* **Given task**: Write every line of the material out exactly as shown.
****
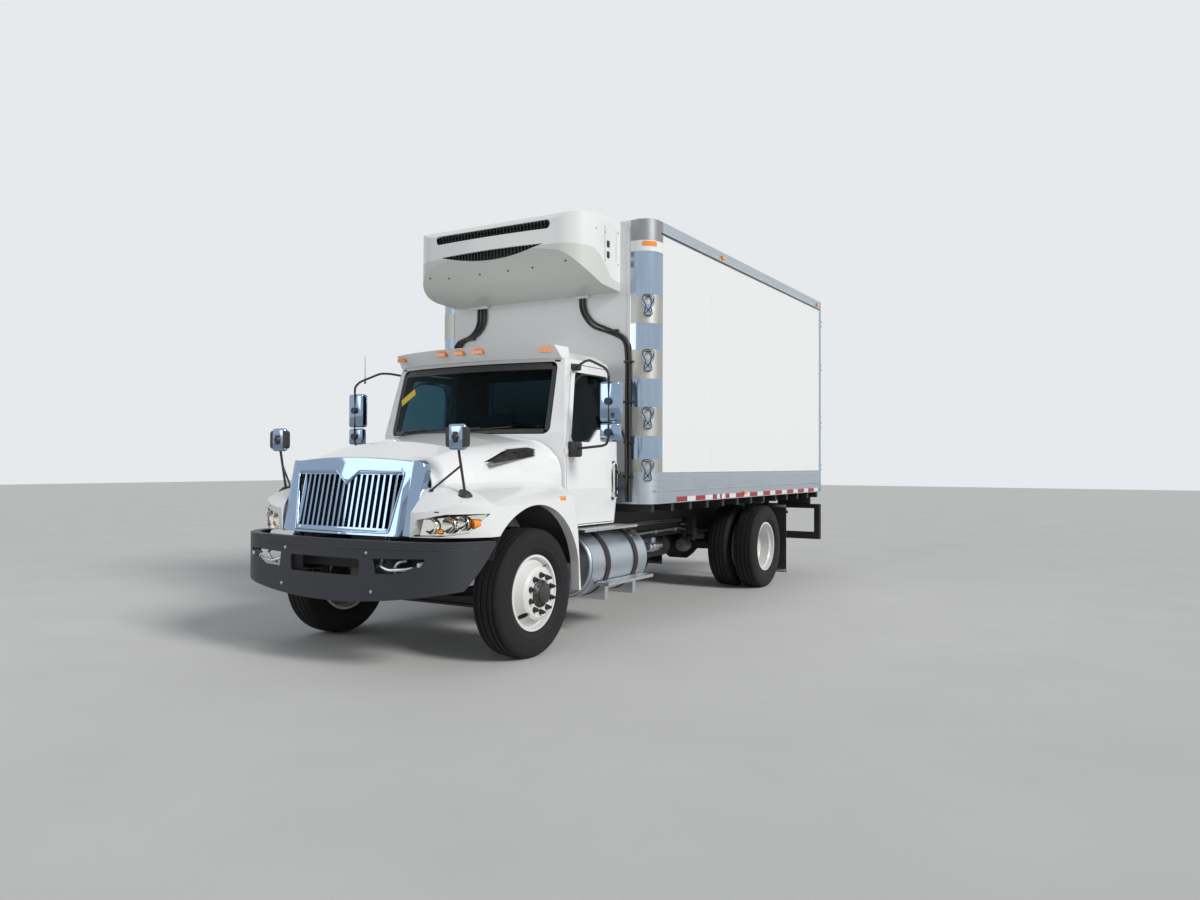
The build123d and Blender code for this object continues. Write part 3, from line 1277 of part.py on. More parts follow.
# Rails: lower side rails, the lower front rail, the upper side rails and the upper front rail
CORNER_FLAT = 60
with BuildPart() as body_rails:
    for s in (1, -1):
        x0, x1 = sorted((s * (BODY_X - TRIM), s * BODY_X))
        block(x0, x1, CORNER_Y + CORNER_FLAT, REAR_FRAME_Y, BODY_BOTTOM, BODY_BOTTOM + LOWER_RAIL_H)
        block(x0, x1, CORNER_Y + CORNER_FLAT, REAR_FRAME_Y, BODY_TOP - UPPER_RAIL_H, BODY_TOP)
        x2, x3 = sorted((s * (BODY_X - 60), s * BODY_X))
        block(x2, x3, CORNER_Y + CORNER_FLAT, REAR_FRAME_Y, BODY_TOP - TRIM, BODY_TOP)
lower_front = corner_band(0, -TRIM, CORNER_FLAT, BODY_BOTTOM, BODY_BOTTOM + LOWER_RAIL_H, whole=True)
upper_front = corner_band(0, -TRIM, CORNER_FLAT, BODY_TOP - CAP_H, BODY_TOP)
save(Compound(children=[body_rails.part, lower_front]), "body_rails")

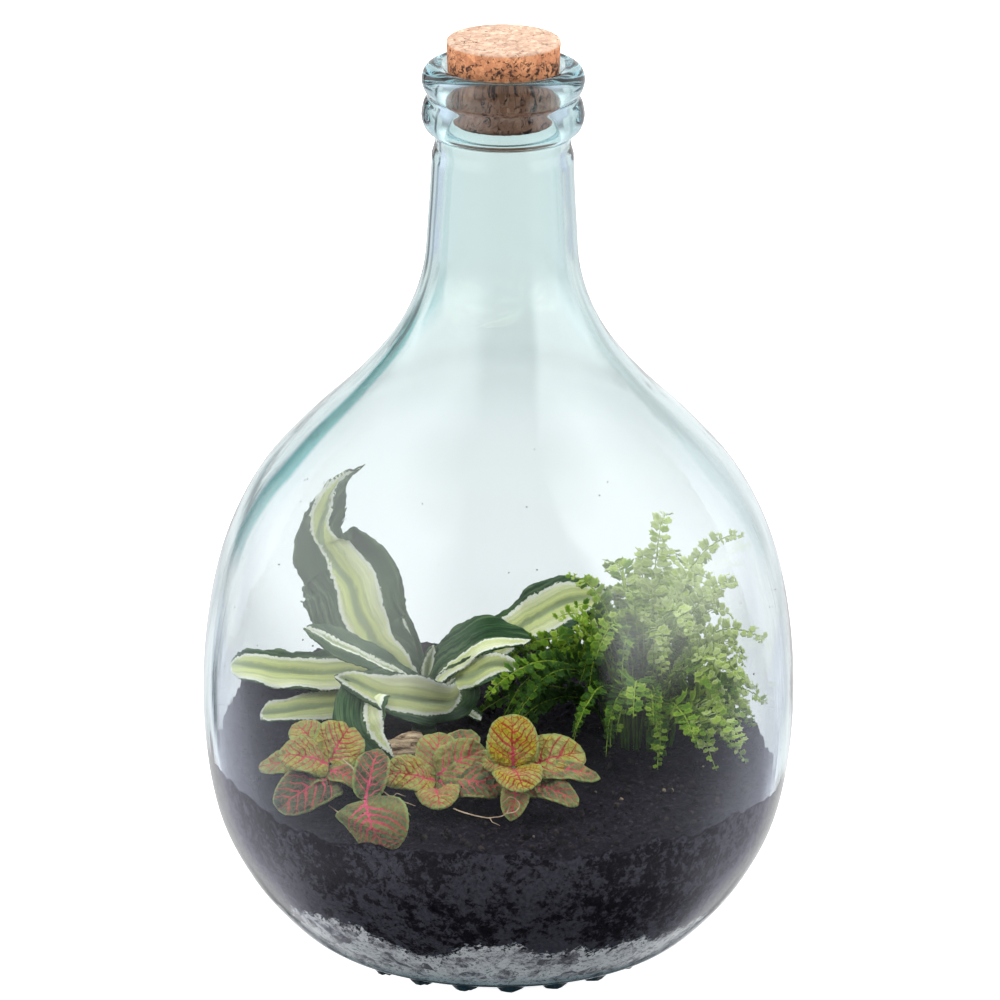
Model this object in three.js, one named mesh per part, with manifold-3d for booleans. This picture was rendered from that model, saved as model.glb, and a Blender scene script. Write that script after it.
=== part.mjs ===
****
* **Reply**:
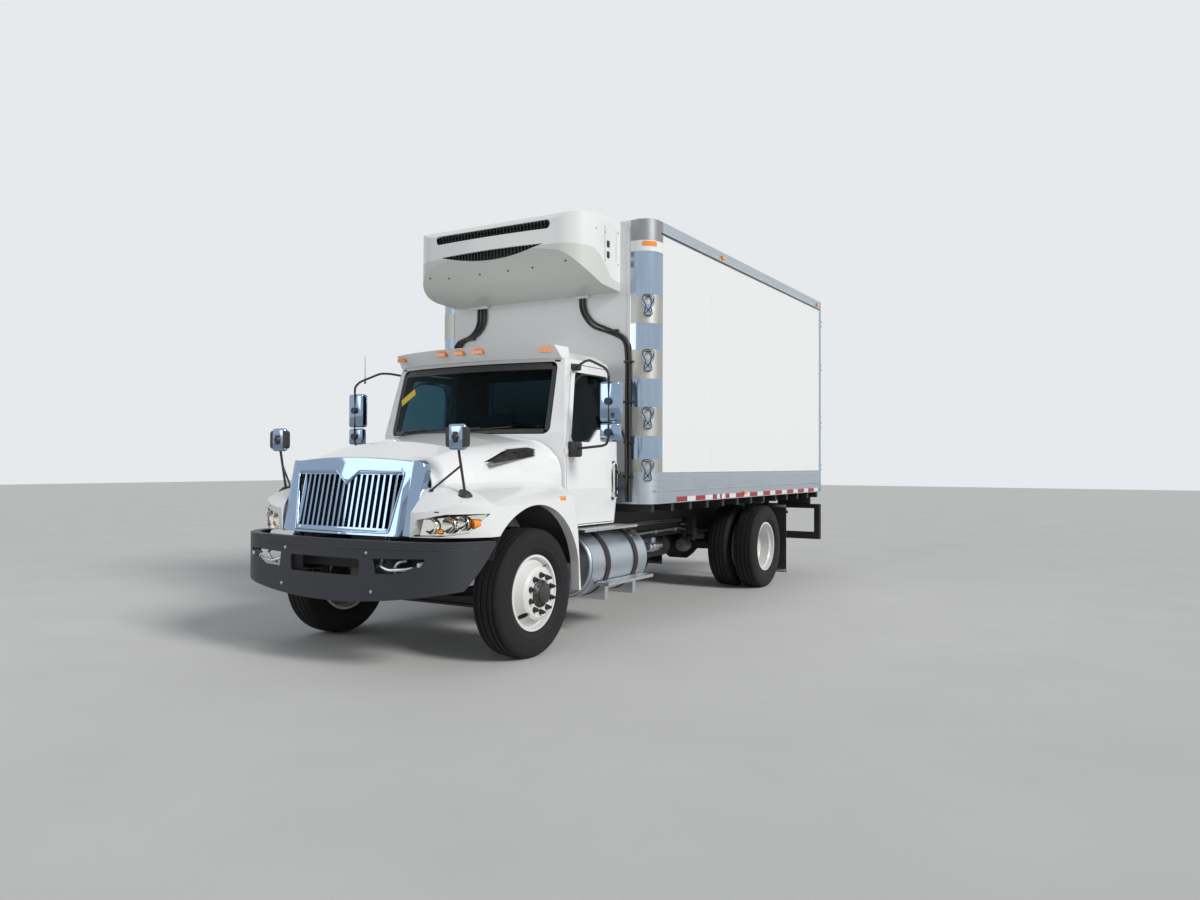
The build123d and Blender code for this object continues. Write part 3, from line 1277 of part.py on. More parts follow.
# Rails: lower side rails, the lower front rail, the upper side rails and the upper front rail
CORNER_FLAT = 60
with BuildPart() as body_rails:
    for s in (1, -1):
        x0, x1 = sorted((s * (BODY_X - TRIM), s * BODY_X))
        block(x0, x1, CORNER_Y + CORNER_FLAT, REAR_FRAME_Y, BODY_BOTTOM, BODY_BOTTOM + LOWER_RAIL_H)
        block(x0, x1, CORNER_Y + CORNER_FLAT, REAR_FRAME_Y, BODY_TOP - UPPER_RAIL_H, BODY_TOP)
        x2, x3 = sorted((s * (BODY_X - 60), s * BODY_X))
        block(x2, x3, CORNER_Y + CORNER_FLAT, REAR_FRAME_Y, BODY_TOP - TRIM, BODY_TOP)
lower_front = corner_band(0, -TRIM, CORNER_FLAT, BODY_BOTTOM, BODY_BOTTOM + LOWER_RAIL_H, whole=True)
upper_front = corner_band(0, -TRIM, CORNER_FLAT, BODY_TOP - CAP_H, BODY_TOP)
save(Compound(children=[body_rails.part, lower_front]), "body_rails")

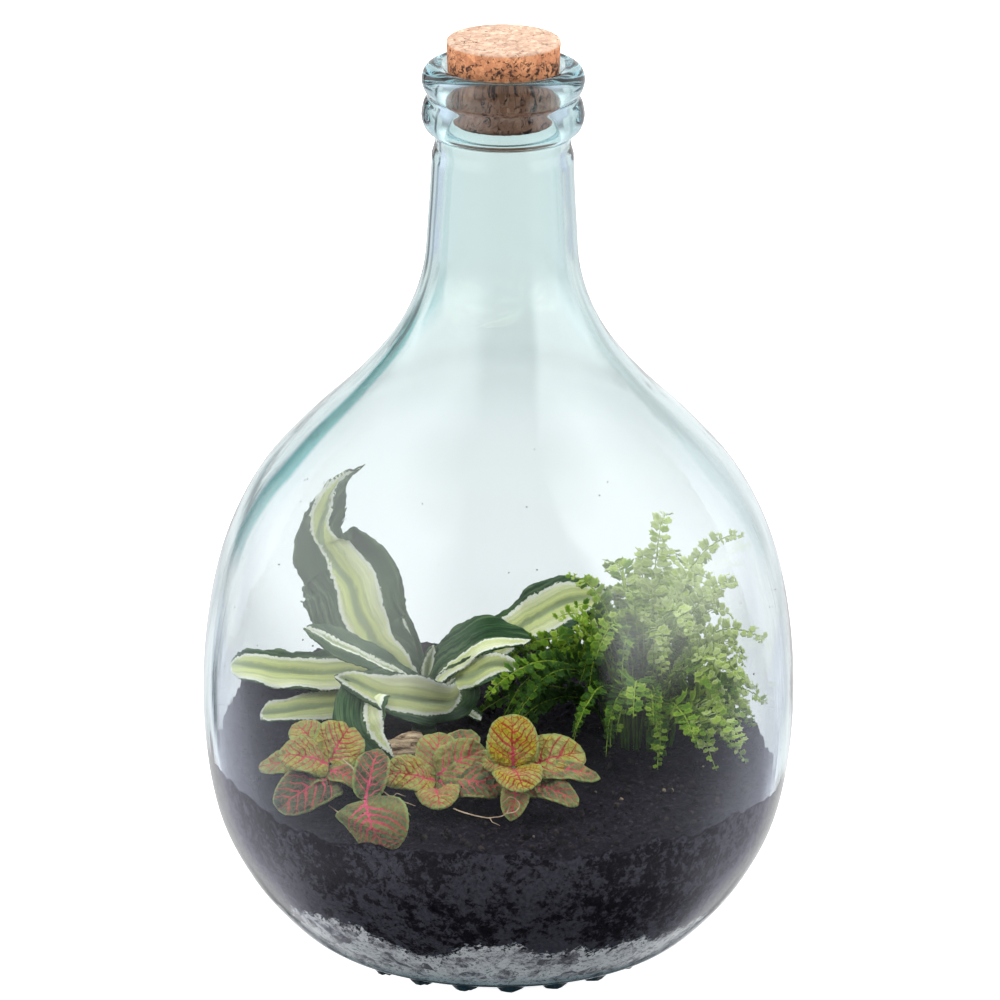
Model this object in three.js, one named mesh per part, with manifold-3d for booleans. This picture was rendered from that model, saved as model.glb, and a Blender scene script. Write that script after it.
=== part.mjs ===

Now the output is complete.